Michael Hewson of CMC Markets said of the latest news from the Fed: ‘The minutes showed that Fed officials had few doubts about tapering asset purchases further at the January meeting.
‘The minutes also showed that a further $ 10billion was more than likely in March, with only a couple of officials having reservations, and that forthcoming meetings could well see a change to the Fed’s forward guidance mechanism, as the unemployment rate nears its guidance threshold.
‘More importantly two other Fed officials, in addition to the hawkish pair of Charles Plosser and Richard Fisher, indicated that the bar to a slowdown in the pace of tapering was very high, in comments made yesterday by both Dennis Lockhart of the Atlanta Fed, and John Williams of the San Francisco Fed.
‘Judging by those comments yesterday it would appear that the Fed is happy to look past the recent spate of bad data as being largely caused by the recent poor weather.’
Stocks to watch today include:
BAE SYSTEMS: The defence firm posted a 3 per cent rise in full-year profit, in line with analysts’ expectations. But it forecast continuing US budget pressures would reduce earnings per share by 5-10 per cent this year compared with 2013.
CENTRICA: The utility, which owns the country’s biggest energy supplier British Gas, posted a 2 per cent drop in 2013 adjusted operating profit due to an increase in costs in its electricity and gas supply segment.

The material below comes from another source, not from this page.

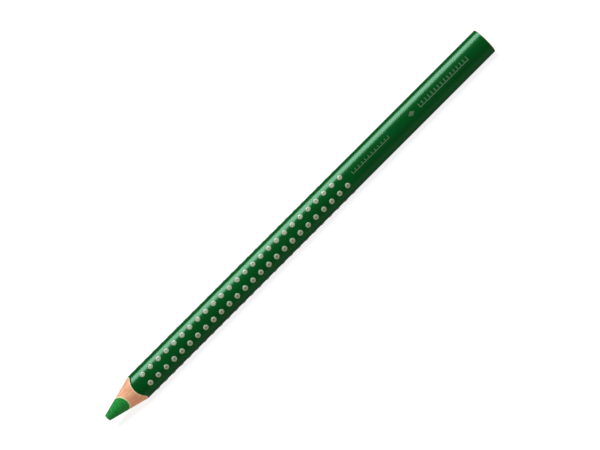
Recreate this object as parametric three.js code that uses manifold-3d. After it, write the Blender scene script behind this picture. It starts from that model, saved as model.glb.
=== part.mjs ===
// A sharpened jumbo colouring pencil with a rounded three-sided barrel.
// The barrel lies along X on one of its three faces, with its tip towards -X.
// Z = 0 is the surface it rests on, and X = Y = 0 is the middle of its length and width.
// Units are millimetres. The section of the barrel lies in the YZ plane.
import * as THREE from "three";
import { mergeVertices } from "three/addons/utils/BufferGeometryUtils.js";
import Module from "manifold-3d";

const wasm = await Module();
wasm.setup();

// Barrel: three crowned faces, joined by three round corners.
const LENGTH = 175;
const FACE_RADIUS = 5.82;
const CORNER_RADIUS = 3.2;
const CORNER_OFFSET = 1.87; // from the barrel's axis to the centre of a corner's arc
const FACE_COUNT = 3;
const CORNER_STEPS = 8;

// Sharpened end.
const CONE_HALF_ANGLE = THREE.MathUtils.degToRad(14.55);
const TIP_RADIUS = 1.15; // the worn flat at the very tip
const CONE_STEPS = 42;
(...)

REXAM: The drinks can maker said full-year underlying pre-tax profit rose 4 per cent.
ESSAR ENERGY: FTSE said it had suspended the deadline for London-listed Essar Energy to meet a minimum free float rule pending the result of a potential offer by Essar Global Fund Ltd to buy out the remaining stake in the company.
LLOYDS BANKING GROUP: Lloyds has opted to base TSB in England rather than Scotland ahead of the new bank’s 1.5billion stock market float, the Telegraph reported.
BG GROUP: The oil and gas firm has bought six liquefied natural gas cargoes from Italian utility Enel as it seeks to replace lost supplies from its Egyptian operations.
PETROFAC: The company said it had been awarded an Oman contract by BP.